Misyonerlik; kurumsal, planlı, programlı, dini faaliyetleriyle beraber siyasi ve idari gücü olan, zamana ve şartlara göre taktik değiştirebilen hiyerarşik yapıya sahip bir organizasyondur. Misyonerlik, din değiştirmenin yanında kimlik değiştirmeyi de esas alır. (Oymak, 2010: 12).
İslam’daki tebliğ ve irşat çalışmalarının temel amacı, insanların bir şekilde Müslümanlaştırılması değildir. Tebliğ’in amacı İslamî esasların insanlara duyurulmasıdır. Tebliğ ve irşad da zorlama, baskı ve yoğun propaganda yoktur. Müslüman olmaları için zorlamadılar ve onların dinlerini yaşamalarına müsaade ettiler. İslam ülkeleri eğitim ve kültür hatta kendi dilinde değil Arapça Kur’an okudular ama Hiristiyanlar kadar bilim ve kültürlerin yayamadılar. Bunun adı gittikleri ülkenin dine saygı gösterdilere çıktı. Bir Afrika’lı Müslüman kendi dilini geliştirmeyi bıraktı anlamadığı Arap’cayı hatmetmekle meşgul oldu. Arkada İslamı yayma girişiminde zayıf kaldılar ve arkalarında destekçi başka ülkeleri yoktu.

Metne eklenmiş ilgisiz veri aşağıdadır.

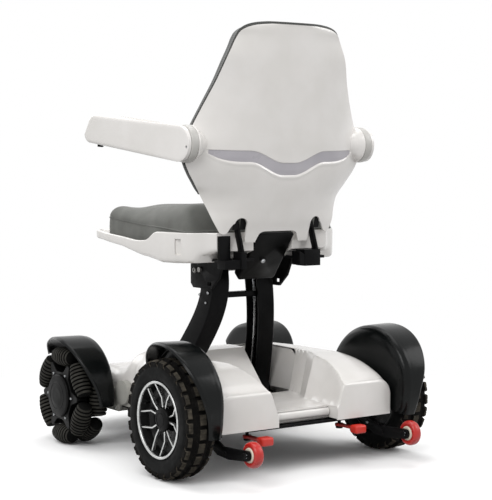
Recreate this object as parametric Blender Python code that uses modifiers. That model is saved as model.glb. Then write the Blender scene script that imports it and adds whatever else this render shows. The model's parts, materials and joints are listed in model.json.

Osmanlı döneminde yoğun olarak faaliyette bulunan misyonerler, bunu Cumhuriyet Türkiyesi'nde de devam ettirmek istediler. Türkiye Cumhuriyeti Devleti'nde aynı ortamı bulamadılar. Zira, tam bağımsızlık ilkesinden hareket eden yeni Türkiye Devleti, milli ve laik özellikler taşıyordu. Bu yüzden anılan faaliyetlere izin verilmesi söz konusu olamazdı. Nitekim, Birinci Dünya Savaşı sonrası kazanılan Milli Mücadele hareketi sonrasında 24 Temmuz 1923 tarihinde imzalanan Lozan Antlaşması ile kapitülasyonlar ve Misyonerlik kaldırıldı ve yeni Türkiye Devleti'nin siyasi ve hukuki varlığı batılı emperyalist güçler tarafından tanındı.